For focused exposure, the VanEck Indonesia ETF (EIDO) concentrates on the region’s largest economy, while the iShares Thailand ETF (THD) captures the kingdom’s tourism and manufacturing recovery.
Individual investors should consider currency-hedged options if dollar strength resurfaces. The WisdomTree Southeast Asia Dividend Fund (DWM) provides currency hedging while focusing on dividend-paying companies with sustainable payout ratios above 4%.

Risk Management and Timing Considerations
Political stability remains crucial for sustained outperformance. Indonesia’s President Prabowo Subianto, elected in 2024, maintained predecessor Joko Widodo’s pro-business policies while accelerating infrastructure development. His administration’s commitment to a 20% corporate tax rate through 2028 provides regulatory certainty.
Geopolitical tensions between the U.S. and China create both opportunities and risks. While supply chain diversification benefits Southeast Asian manufacturers, escalating trade conflicts could disrupt regional growth patterns.
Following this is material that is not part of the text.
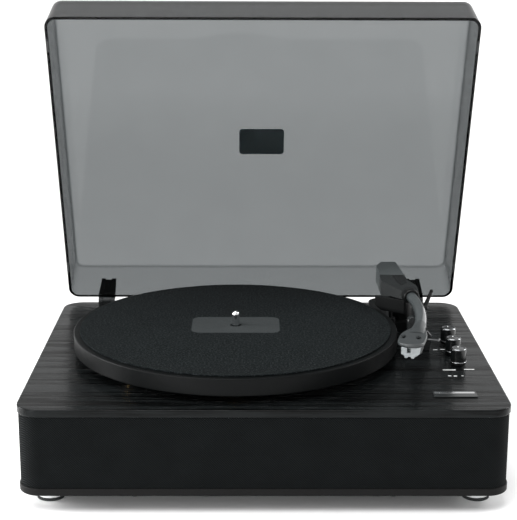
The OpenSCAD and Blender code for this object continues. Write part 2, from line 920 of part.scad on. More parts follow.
// Faceted housing over the pivot, with a pocket for the counterweight at its back
module counterweight_housing() {
    slot_w = yoke_blade_t + 0.8;
    nose_low = lifter_top + 0.65;
    color([0.22, 0.22, 0.23])
        difference() {
            intersection() {
                translate([0, 0, top_z1])
                    linear_extrude(60)
                        polygon([
                            [120.7, 80], [120.7, 137.5], [128.8, 157], [142.3, 157], [145.6, 104],
                            [147, 84], [154, 68], [155, 54], [140, 52.3], [131, 61]
                        ]);
                side_profile(
                    [
                        [50, nose_low], [50, box_low + 11], [60, box_low + 14], [99, box_top],
                        [153.5, box_top], [157, box_top - 3.5], [157, box_low + 3], [153.5, box_low],
                        [72, box_low], [66, nose_low]
                    ],
                    100, 180
                );
            }
            block(
                [pivot_xy.x - slot_w / 2, pivot_xy.y - 8, box_low - 1],
                [pivot_xy.x + slot_w / 2, pivot_xy.y + 8, arm_z + 4.6]
            );
            x_bar(pivot_xy.y, arm_z, axle_r + running_gap, pivot_xy.x - 9.3, pivot_xy.x + 20);
            block([weight_low.x, weight_low.y, box_low - 1], [weight_high.x, weight_high.y, box_top - 2.5]);
        }
}

// Steel block in the pocket under the housing
module counterweight() {
    color([0.45, 0.45, 0.46])
        block(
            [weight_low.x + weight_gap, weight_low.y + weight_gap, box_low + 0.6],
            [weight_high.x - weight_gap, weight_high.y - weight_gap, box_top - 2.5 - weight_gap]
        );
}

// Bent tube with a collar where it leaves the housing; the collar is flat below, to pass over the lifter
module arm_tube() {
    collar_r = 8;
    collar_l = 11;
    flat_z = -tube_r - 0.2;
    overlap_angle = 1;
    spare_angle = 0.3;
    color([0.33, 0.34, 0.35])
        difference() {
            union() {
                translate([bend_start.x, bend_start.y, arm_z])
                    rotate([0, 0, tube_start_angle])
                        difference() {
                            y_bar(0, 0, collar_r, 0, collar_l);
                            block([-collar_r, -1, -collar_r - 1], [collar_r, collar_l + 1, flat_z]);
                        }
                translate([bend_centre.x, bend_centre.y, arm_z])
                    rotate([0, 0, -tube_end_angle - spare_angle])
                        rotate_extrude(
                            angle = tube_start_angle + tube_end_angle + overlap_angle + spare_angle, $fn = 360
                        )
                            translate([bend_r, 0])
                                circle(tube_r, $fn = 48);
            }
            // The tube's end is square with the headshell
            head_place()
                block([-4 * tube_r, -4 * tube_r, arm_z - 2 * tube_r], [4 * tube_r, 0, arm_z + 2 * tube_r]);
        }
}

// Frame of the headshell: local -Y points along it, local X across it
module head_place() {
    translate([head_origin.x, head_origin.y, 0])
        rotate([0, 0, -head_angle])
            translate([head_shift, 0, 0])
                children();
}

head_nose_r = 12;
head_nose = [1, -48];
head_slot_x = [-7, 6.2];
head_slot_y = -39.5;
// Points along each side of the headshell between its neck and its nose, measured across and along it
head_left = [[-8.6, -16], [-10.5, -31]];
head_right = [[10.2, -16], [12.3, -33]];

// Pear-shaped plate with full sides and a round nose
module headshell() {
    tail_w = 5.4;
    color([0.4, 0.41, 0.42])
        head_place()
            difference() {
                union() {
                    translate([0, 0, head_under])
                        linear_extrude(head_t)
                            union() {
                                translate(head_nose)
                                    circle(head_nose_r);
                                polygon([
                                    [-tail_w - head_shift, -neck_l], head_left[0], head_left[1],
                                    [head_nose.x - head_nose_r, head_nose.y],
                                    [head_nose.x + head_nose_r, head_nose.y],
                                    head_right[1], head_right[0], [tail_w - head_shift, -neck_l]
                                ]);
                            }
                    y_bar(-head_shift, arm_z, tube_r + 0.4, -neck_l - 9, 0);
                }
                for (x = head_slot_x)
                    translate([x, head_slot_y, head_under - 1])
                        linear_extrude(head_t + 2)
                            union() {
                                square([2.6, 5], center = true);
                                for (end = [-1, 1])
                                    translate([0, end * 2.5])
                                        circle(1.3);
                            }
            }
}

// Screws that hold the cartridge through the headshell's slots
module headshell_screws() {
    color([0.08, 0.08, 0.08])
        head_place()
            for (x = head_slot_x) {
                translate([x, head_slot_y, head_under])
                    cylinder(r = 1.1, h = head_t);
                translate([x, head_slot_y, head_top])
                    cylinder(r = 2.1, h = 1.2);
            }
}

// Thin handle under the headshell's right edge, with a thicker tip
module finger_lift() {
    bar_t = 1.3;
    bar_y = [-28.8, -25.2];
    reach = 22.5;
    color([0.45, 0.45, 0.46])
        head_place()
            union() {
                block([5.5, bar_y[0], head_under - bar_t], [reach, bar_y[1], head_under]);
                translate([reach, bar_y[0], head_under - bar_t / 2])
                    rotate([-90, 0, 0])
                        cylinder(r = bar_t * 0.9, h = bar_y[1] - bar_y[0]);
            }
}

cartridge_x = 2.2;
guard_y = [-58.5, -49.5];

module cartridge_body() {
    color([0.1, 0.1, 0.1])
        head_place()
            block([cartridge_x - 8, guard_y[1] + 0.05, head_under - 8], [cartridge_x + 8, -31.5, head_under]);
}

// Clear guard round the stylus: notched at its top, with two small feet
module stylus_guard() {
    half_w = 8.4;
    top_z = head_under;
    low_z = top_z1 + 27.8;
    color([0.88, 0.88, 0.88])
        head_place()
            difference() {
                front_profile(
                    [
                        [cartridge_x - half_w, low_z + 3.4], [cartridge_x - 5.6, low_z + 2.2],
                        [cartridge_x - 5, low_z], [cartridge_x - 3, low_z], [cartridge_x - 2.2, low_z + 1.3],
                        [cartridge_x - 0.2, low_z + 1.3], [cartridge_x + 0.6, low_z], [cartridge_x + 2.8, low_z],
                        [cartridge_x + 3.6, low_z + 1.2], [cartridge_x + half_w - 0.4, low_z + 4.6],
                        [cartridge_x + half_w, top_z],
                        [cartridge_x - half_w, top_z]
                    ],
                    guard_y[0], guard_y[1]
                );
                block([cartridge_x - 3.4, guard_y[0] - 1, top_z - 5], [cartridge_x - 0.2, guard_y[0] + 7, top_z + 1]);
            }
}

// ---- Knobs ----

// Control knob with a bevelled top, a raised ring near its foot and a stem into the potentiometer
module knob(y) {
    z0 = top_z1 + knob_gap;
    ring_r = knob_r + 0.7;
    bevel = 0.9;
    color([0.05, 0.05, 0.05])
        translate([knob_x, y, 0])
            rotate_extrude()
                polygon([
                    [0, top_z0 - 6.5], [stem_r, top_z0 - 6.5], [stem_r, z0],
                    [knob_r, z0], [knob_r, z0 + 1.6], [ring_r, z0 + 2], [ring_r, z0 + 3.2],
                    [knob_r, z0 + 3.6], [knob_r, z0 + knob_h - bevel], [knob_r - bevel, z0 + knob_h],
                    [0, z0 + knob_h]
                ]);
}

module knob_source() { knob(knob_y[0]); }
module knob_speed() { knob(knob_y[1]); }
module knob_volume() { knob(knob_y[2]); }

// ---- Assembly ----

bottom_board();
cabinet_frame();
top_board();
grille_cloth();
woofer_left_basket();
woofer_left_cone();
woofer_right_basket();
woofer_right_cone();
tweeter_left_basket();
tweeter_left_cone();
tweeter_right_basket();
tweeter_right_cone();
foot_front_left();
foot_front_right();
foot_back_left();
foot_back_right();
foot_pads();
cabinet_screws();
motor_can();
motor_mount();
bearing_housing();
main_board();
potentiometers();
rear_panel();
rca_jacks();
aux_jack();
dc_inlet();
hinge_base_left();
hinge_base_right();
hinge_pins();
hinge_screws();
arm_base();
arm_rest();
badge_plate();
drive_belt();
cover_shell();
cover_label();
hinge_leaf_left();
hinge_leaf_right();
cover_bumpers();
platter_disc();
platter_mat();
spindle();
motor_pulley();
arm_yoke();
tilt_axle();
arm_tube();
counterweight_housing();
counterweight();
headshell();
headshell_screws();
finger_lift();
cartridge_body();
stylus_guard();
cue_lever();
arm_lifter();
knob_source();
knob_speed();
knob_volume();
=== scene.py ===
import json
import math

import bmesh
import bpy
from mathutils import Matrix, Vector


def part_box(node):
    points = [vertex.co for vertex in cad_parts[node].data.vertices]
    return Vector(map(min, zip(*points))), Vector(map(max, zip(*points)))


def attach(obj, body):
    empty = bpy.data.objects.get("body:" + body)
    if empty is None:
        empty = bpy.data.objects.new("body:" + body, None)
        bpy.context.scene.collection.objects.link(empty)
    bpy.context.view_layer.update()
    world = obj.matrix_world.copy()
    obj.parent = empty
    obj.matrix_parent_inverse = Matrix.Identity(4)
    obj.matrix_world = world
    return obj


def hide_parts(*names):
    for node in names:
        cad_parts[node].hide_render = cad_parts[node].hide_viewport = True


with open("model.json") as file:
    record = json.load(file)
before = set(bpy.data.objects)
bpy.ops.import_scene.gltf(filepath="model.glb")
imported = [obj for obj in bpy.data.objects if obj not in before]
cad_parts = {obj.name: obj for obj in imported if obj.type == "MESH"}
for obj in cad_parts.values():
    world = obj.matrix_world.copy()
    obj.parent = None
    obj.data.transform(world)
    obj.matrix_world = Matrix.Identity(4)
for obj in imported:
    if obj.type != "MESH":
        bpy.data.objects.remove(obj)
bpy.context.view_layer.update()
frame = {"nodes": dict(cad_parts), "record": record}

MM = 0.001

# Where the top of the counterweight housing turns from its level back to its sloping nose; the painted shade
# of the nose starts there.
HOUSING_FOLD = 99 * MM

# The record's material slots, the slot of each CAD node and the body that each node belongs to.
SLOT_OF = {row["node"]: row["material_slot"] for row in frame["record"]["subparts"]}
BODY_OF = {
    node: body
    for body, members in frame["record"]["behaviour"]["bodies"].items()
    for node in members
}


# ---- Camera, floor and lights ----

def make_camera():
    """A long lens in front of the player, a little above it."""
    data = bpy.data.cameras.new("camera")
    data.sensor_width = 36
    data.lens = 90.35
    data.clip_end = 60
    camera = bpy.data.objects.new("camera", data)
    place = (-0.0134, -1.1912, 0.4787)
    pitch = math.radians(14.05)
    yaw = math.radians(-0.45)
    roll = math.radians(0.19)
    camera.matrix_world = (
        Matrix.Translation(place)
        @ Matrix.Rotation(yaw, 4, "Z")
        @ Matrix.Rotation(math.pi / 2 - pitch, 4, "X")
        @ Matrix.Rotation(roll, 4, "Z")
    )
    bpy.context.scene.collection.objects.link(camera)
    bpy.context.scene.camera = camera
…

Interest rate cycles pose timing challenges. The Federal Reserve’s anticipated rate cuts in 2026 should boost emerging market flows, but investors must monitor domestic inflation trends that could force regional central banks to maintain restrictive policies.
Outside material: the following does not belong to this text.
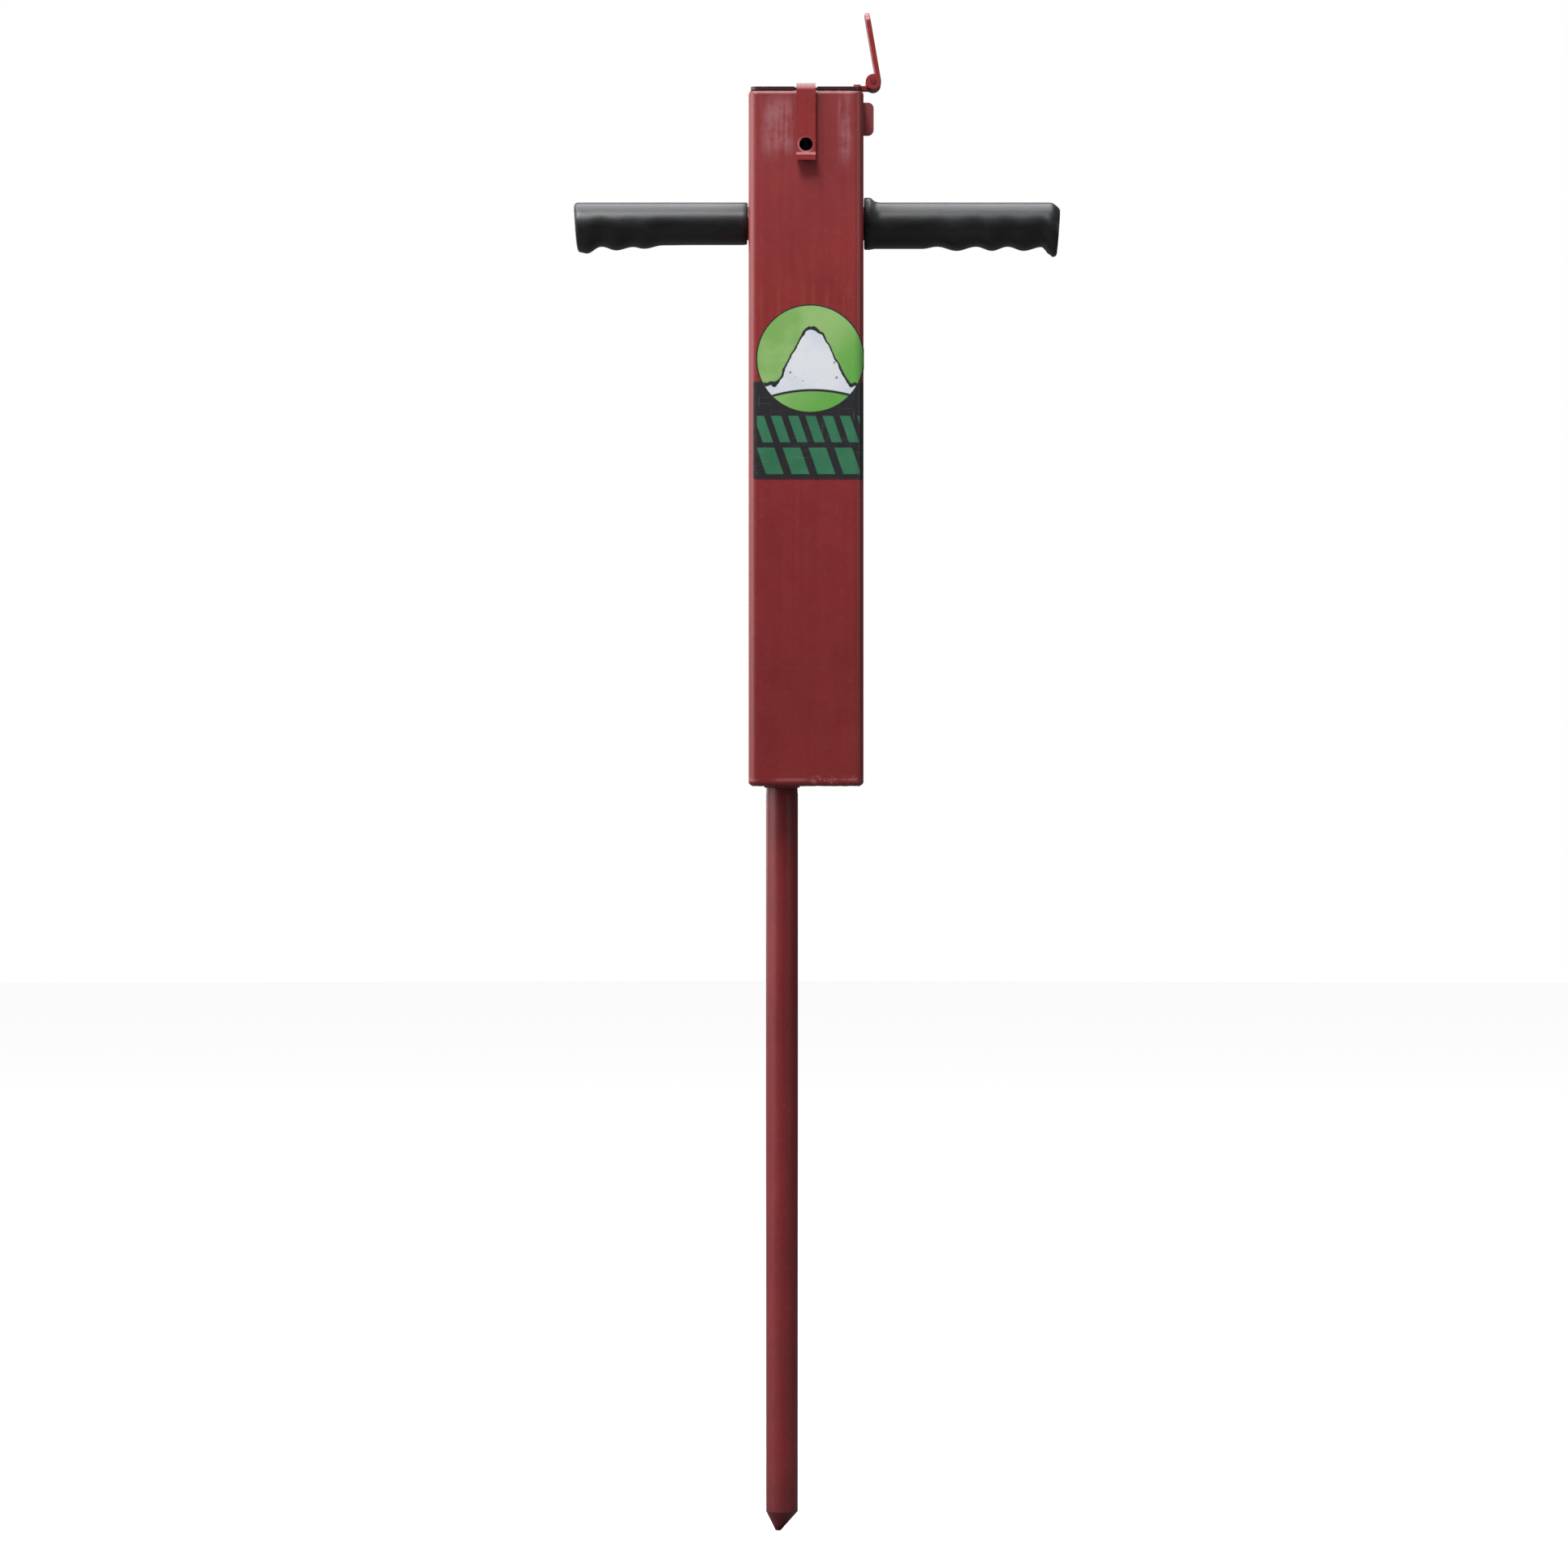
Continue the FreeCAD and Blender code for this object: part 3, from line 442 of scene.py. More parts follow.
def make_vinyl():
    """Soft black moulding: faint bloom, fine pores, and a parting line along its top and bottom."""
    material, sheet, shader = coat_material("soft black vinyl", specular_ior_level=0.5, sheen_weight=0.03,
                                            sheen_roughness=0.4)
    here = sheet.where()
    y = sheet.node("SeparateXYZ", {0: here}).outputs["Y"]
    bloom = sheet.noise(sheet.scaled(here, (40.0, 90.0, 90.0)), 1.0, 4.0, 0.6)
    pores = sheet.noise(here, 1500.0, 3.0, 0.6)
    ripple = sheet.noise(sheet.scaled(here, (60.0, 260.0, 260.0)), 1.0, 2.0)
    seam = sheet.band(y, -0.25 * MM, 0.25 * MM, 0.15 * MM)
    scratch = sheet.group(SCRATCHES, amount=0.5)["Mask"]
    dust = sheet.group(DUST, amount=0.10)["Mask"]
    colour = sheet.mix(sheet.fade(bloom, 0.35, 0.75), BLACK_VINYL, BLOOMED_VINYL)
    colour = sheet.mix(sheet.maths("MULTIPLY", scratch, 0.35), colour, SCRATCHED_VINYL)
    colour = sheet.mix(dust, colour, DUSTY_VINYL)
    sheet.feed(shader.inputs["Base Color"], colour)
    rough = sheet.maths("MULTIPLY_ADD", bloom, 0.18, 0.25)
    sheet.feed(shader.inputs["Roughness"], sheet.maths("MULTIPLY_ADD", pores, 0.08, rough))
    height = sheet.maths("ADD", sheet.maths("MULTIPLY", pores, 0.5), sheet.maths("MULTIPLY", ripple, 1.2))
    height = sheet.maths("ADD", height, sheet.maths("MULTIPLY", seam, 1.6))
    sheet.feed(shader.inputs["Normal"], sheet.bump(height, 0.04 * MM, 0.4))
    return material


def make_steel(name, dull, bright, spark_tone):
    """Plated or oiled steel with faint spangle and wiped lines."""
    material, sheet, shader = coat_material(name, metallic=1.0)
    here = sheet.where()
    spangle = sheet.node("TexVoronoi", {"Vector": here, "Scale": 260.0}).outputs["Color"]
    spark = sheet.node("SeparateColor", {0: spangle}).outputs[0]
    cloud = sheet.noise(here, 60.0, 4.0, 0.6)
    wiped = sheet.noise(sheet.scaled(here, (900.0, 900.0, 30.0)), 1.0, 3.0)
    scratch = sheet.group(SCRATCHES, amount=0.7)["Mask"]
    colour = sheet.mix(cloud, dull, bright)
    colour = sheet.mix(sheet.maths("MULTIPLY", spark, 0.18), colour, spark_tone)
    colour = sheet.mix(sheet.group(DUST, amount=0.5)["Mask"], colour, STEEL_DUST)
    sheet.feed(shader.inputs["Base Color"], colour)
    rough = sheet.maths("MULTIPLY_ADD", cloud, 0.22, 0.26)
    sheet.feed(shader.inputs["Roughness"], sheet.maths("MULTIPLY_ADD", spark, 0.08, rough))
    height = sheet.maths("SUBTRACT", sheet.maths("MULTIPLY", wiped, 0.5), scratch)
    sheet.feed(shader.inputs["Normal"], sheet.bump(height, 0.05 * MM, 0.6))
    return material


def make_acetal():
    """Machined white plastic with cutter marks and bait dust rubbed into them."""
    material, sheet, shader = coat_material("machined acetal", roughness=0.38, subsurface_weight=0.08)
    here = sheet.where()
    cutter = sheet.node("TexWave", {"Vector": here, "Scale": 420.0, "Distortion": 1.5, "Detail": 2.0},
                        bands_direction="X").outputs["Fac"]
    grime = sheet.noise(here, 140.0, 5.0, 0.65)
    colour = sheet.mix(sheet.fade(grime, 0.45, 0.8), CLEAN_ACETAL, GRIMY_ACETAL)
    sheet.feed(shader.inputs["Base Color"], colour)
    sheet.feed(shader.inputs["Normal"], sheet.bump(cutter, 0.03 * MM, 0.6))
    return material


GREEN = (0.210, 0.425, 0.105, 1.0)
LIGHT_GREEN = (0.300, 0.510, 0.170, 1.0)
PAINTED_SHADE_GREEN = (0.125, 0.395, 0.062, 1.0)
DEEP_GREEN = (0.026, 0.150, 0.070, 1.0)
FADED_DEEP_GREEN = (0.036, 0.190, 0.098, 1.0)
FILM_BLACK = (0.014, 0.013, 0.016, 1.0)
PRINT_WHITE = (0.76, 0.78, 0.82, 1.0)
COOL_WHITE = (0.66, 0.70, 0.78, 1.0)
CRUMB_GREY = (0.12, 0.12, 0.13, 1.0)
WORN_PRINT = (0.22, 0.13, 0.12, 1.0)
SCRATCHED_PRINT = (0.5, 0.5, 0.5, 1.0)

DISC_X = 18.8 * MM
DISC_RADIUS = 36.0 * MM
HEAP_SIDEWAYS = 1.5 * MM
HEAP_HALF_WIDTH = 25.5 * MM
HEAP_HEIGHT = 38.0 * MM
HEAP_FOOT = 20.0 * MM
PANEL_X = 17.45 * MM
SLAT_LEAN = 0.35
WELL_CLEAR = 1.0
SLAT_ENDS = (-16.5 * MM, 51.5 * MM)
UPPER_ROW = (232.0 * MM, 249.5 * MM)
LOWER_ROW = (211.0 * MM, 228.5 * MM)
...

Clear Path to Outperformance
Southeast Asian stocks enter 2026 with multiple catalysts aligned: strong economic growth, currency stability, attractive valuations, and ongoing supply chain shifts. The region’s technology champions trade at significant discounts to global peers while delivering comparable growth rates.
Investors seeking emerging market exposure should allocate 15-20% of international equity holdings to Southeast Asia through diversified ETFs, with additional tactical positions in high-conviction individual names like Sea Limited or DBS Group. The combination of structural growth trends and cyclical tailwinds positions the region for sustained outperformance through 2026.